Warning on ‘digital divide’ in schools
Ciaran Cannon, the training and skills minister, said children in many areas are being disadvantaged by a growing digital divide.
As minister of state in the Department of Education, he hears regularly from primary teachers unable to use their technology skills in class because of inadequate broadband speeds.
As highlighted in the Irish Examiner on Saturday, some primary schools are limited to less than three megabits-per-second (mbps) internet connectivity, but all 730 secondary schools will have high-speed 100mbps by next September.
“As we see schools across the country and the whole of education provision, moving over time to digital, those children who have no access to proper broadband will be educationally disadvantaged, there’s no point saying otherwise,” said Mr Cannon.
But, he said, the Department of Education does not have the technology or expertise to deliver proper connectivity to schools. Rather, he said, the issue is to get service to every community in Ireland.
“There’s an emerging digital divide, and it doesn’t necessarily break down as an urban-rural one,” he said.
Communications Minister Pat Rabbitte has committed to getting at least 30mbps to every rural home in the country by 2016, and Mr Cannon is cautiously confident it can be delivered.
“It would be well worth the considerable investment, although it’s difficult to see it in the next 24 months. There’s a big difference between getting to every exchange in the country and to every home, school or business,” he said.
However, he said, the significance of doing so cannot be underestimated.
“It’s for a combination of collaborative efforts — by the departments of public expenditure, finance, communications and education — and Government as a whole to take a collective decision fairly soon. Because this is as important as electrification was in the 50s and 60s, and it will take a very significant investment.
“When you think the last community to get electricity was in Kerry in the mid 1970s, we can’t be that slow responding to the challenge with broadband,” he said.
Mr Cannon said the telecommunications sector that provides phone and broadband services must also step up.

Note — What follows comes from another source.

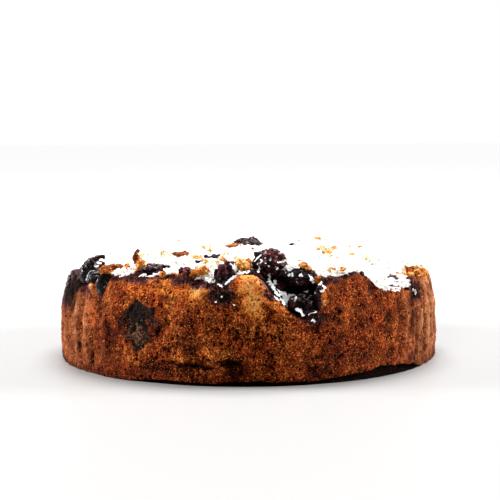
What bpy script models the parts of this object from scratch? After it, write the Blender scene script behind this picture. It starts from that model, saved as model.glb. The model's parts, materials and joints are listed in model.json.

“We [in government] need to work with them and say ‘we will partner with you investing in less profitable areas for benefit of our people and the country’. The technology is there but it needs the collective will of all, including Government, to make it happen,” he said.
The Department of Education tries to provide at least 12mbps to primary schools, but costs of up to €6,000 mean it is not always possible, particularly in harder- to-reach areas. It expects much faster speeds for primary schools to emerge from talks with providers about availing of the rollout of fibre on Eircom’s wholesale network.